The transition matters because assessment year 2025-26 reassessment notices issued in 2030 will be under the 1961 Act framework (section 148 plus section 148A pre-notice procedure introduced by Finance Act, 2021), while reassessment notices for tax year 2026-27 issued in 2030 will be under the 2025 Act framework (section 280-281). Practitioners need to know which framework applies for the year being reopened.

What Doesn't Change: Substantive Tax Treatment

Crucially, the tax-year terminology change does NOT affect substantive tax treatment. The income-tax slabs, deductions, exemptions, computation methodology -- all remain as enacted by the applicable Finance Act. Section 87A rebate continues. Section 80C remains for the old regime. Standard deduction INR 75,000 (new regime) / INR 50,000 (old regime) continues.
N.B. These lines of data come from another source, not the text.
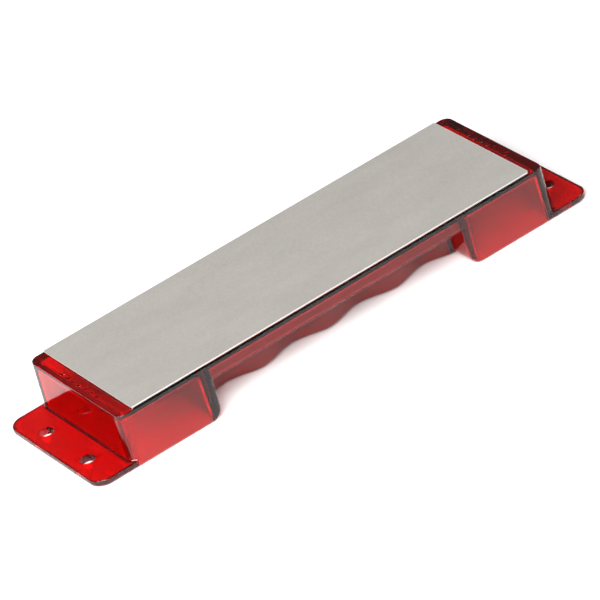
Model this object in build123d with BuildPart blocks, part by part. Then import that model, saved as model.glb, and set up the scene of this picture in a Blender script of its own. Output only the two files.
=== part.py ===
"""Bench stone for tuning ski and snowboard edges, in millimetres.

A steel honing plate with a diamond layer is glued into a clear moulded base.
The base is a bridge on two hollow feet, with a wavy finger grip under the
bridge and a screw-down flange at each end.

Frame: +X along the length, +Y across the width, +Z up, origin at the centre
of the footprint on the bench.
"""
import os

from build123d import *

# Honing plate, 6 in long and about 2 in wide
PLATE_LENGTH = 152.4
PLATE_WIDTH = 52.0
STEEL_THICKNESS = 1.0
DIAMOND_THICKNESS = 0.1
GLUE_THICKNESS = 0.1
PLATE_CORNER_RADIUS = 0.8
PLATE_PROUD = 0.6

# Deck that carries the plate, and the draft of the outer walls below it
DECK_LENGTH = 163.0
DECK_WIDTH = 53.2
DECK_HEIGHT = 19.1
DECK_THICKNESS = 2.4
DECK_CORNER_RADIUS = 3.0
DECK_EDGE_RADIUS = 0.5
OUTER_DRAFT = 0.4

# Screw-down flanges
FLANGE_LENGTH = 190.0
FLANGE_THICKNESS = 2.5
FLANGE_CORNER_RADIUS = 5.0
FLANGE_EDGE_RADIUS = 0.4
FLANGE_COVE = 1.0
COVE_ROOT = 0.3
COVE_INSET = 0.05
SCREW_SPACING_X = 178.4
SCREW_SPACING_Y = 24.4
SCREW_HOLE_RADIUS = 2.5

# Bridge between the feet
BRIDGE_HALF_SPAN = 47.8
BRIDGE_SKIRT_Z = 13.5
BRIDGE_DRAFT = 0.4
SKIRT_EDGE_RADIUS = 0.8
FOOT_TOE_RADIUS = 4.0
FOOT_SIDE_RADIUS = 1.2

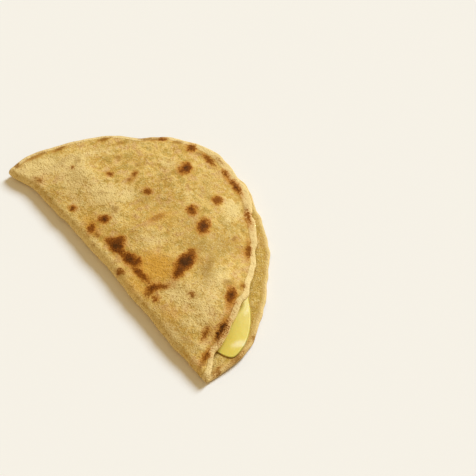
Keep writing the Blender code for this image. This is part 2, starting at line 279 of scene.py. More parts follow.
def lift(x, y):
    """How far the underside stands off the table."""
    share, angle = polar(x, y)
    outside = smooth((share - FLAT_SHARE) / (1.0 - FLAT_SHARE))
    ripple = np.maximum(waves(x, y) + RIPPLE_LIFT, 0.0)
    return outside * (CURL * bump(angle, CURL_ANGLE, CURL_HALF_ANGLE) + ripple)


def blisters(x, y):
    """Low rounds where steam lifted the upper layer off the filling."""
    return sum(height * bump(np.hypot(x - place_x, y - place_y), 0.0, radius)
               for place_x, place_y, radius, height in BLISTERS)


def separation(x, y):
    """Space between the layers' middles: dome, pressed rim, open mouth and fold."""
    share, angle = polar(x, y)
    rim = PRESSED + MOUTH_RISE * bump(angle, MOUTH_ANGLE, MOUTH_HALF_ANGLE)
    reach = share * RADIUS / rim_radius(angle, True)
    inward = np.clip((PRESSED_FROM - reach) / SLOPE_WIDTH, 0.0, 1.0)
    inside = smooth(inward) + ROUND_SHARE * (inward * (2.0 - inward) - smooth(inward))
    filled = rim + (DOME - rim) * inside + waves(y, x) * inside
    fold = fold_height(x)
    return np.maximum(fold + (filled - fold) * smooth(y / FOLD_SLOPE), PRESSED)


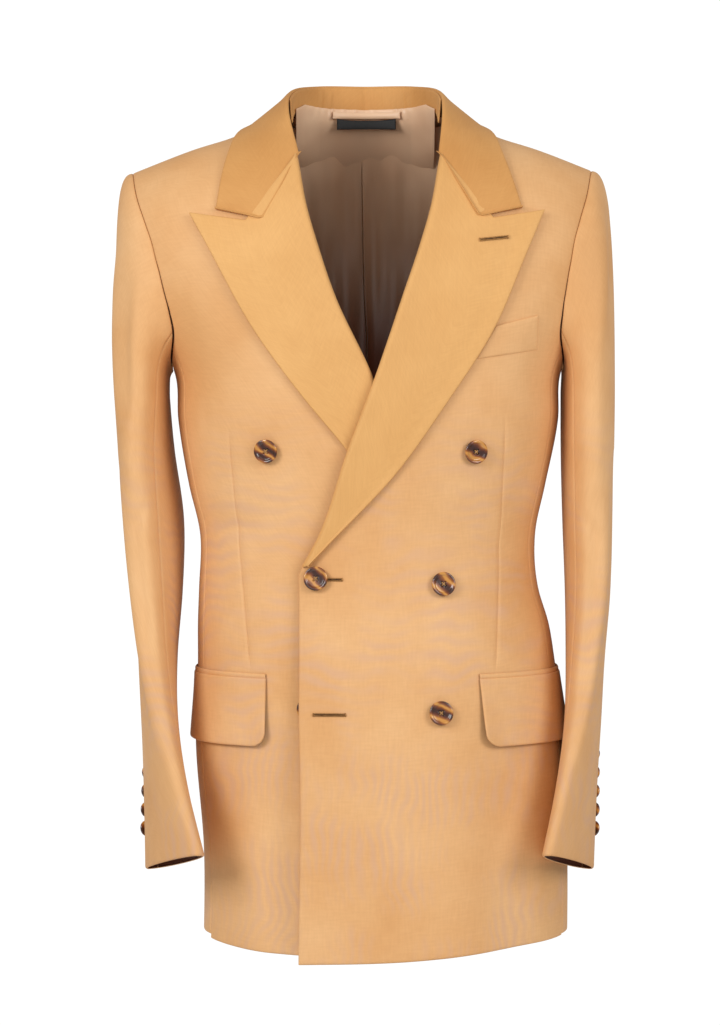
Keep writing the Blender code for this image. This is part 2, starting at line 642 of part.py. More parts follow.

Capital gains rates per Finance Act, 2024 (12.5% long-term capital gains / 20% short-term capital gains on listed equity) are preserved. So while 'tax year 2026-27' replaces 'assessment year 2027-28' in language, your tax computation method does not need to relearn. The change is structural, not substantive.

Key Takeaways

  • 'Tax year' replaces previous-year / assessment-year duality from financial year 2026-27 (under the 2025 Act).
  • Assessment year 2025-26 plus assessment year 2026-27 -- last two cycles under the 1961 Act with assessment-year language.
  • Financial year 2026-27 equals tax year 2026-27 -- the first cycle under the 2025 Act.
  • Updated return (Finance Act, 2022 / 2024 No. 2) extends 48 months from the end of the tax year.
  • Assessment year 2025-26 and 2026-27 returns lock in carry-forward losses into the 2025 Act regime -- file timely.
  • Reassessment time-limit framework continues: three years general / ten years for high-evasion.
  • Substantive tax treatment unchanged -- only terminology and structure rationalised.

Disclaimer: This article is for general information only. It does not constitute tax / legal advice. Please consult a qualified Chartered Accountant or tax practitioner for advice specific to your circumstances. The legal position is current as of FA 2024 (No. 2) / FA 2025; subsequent amendments and CBDT notifications may modify the position.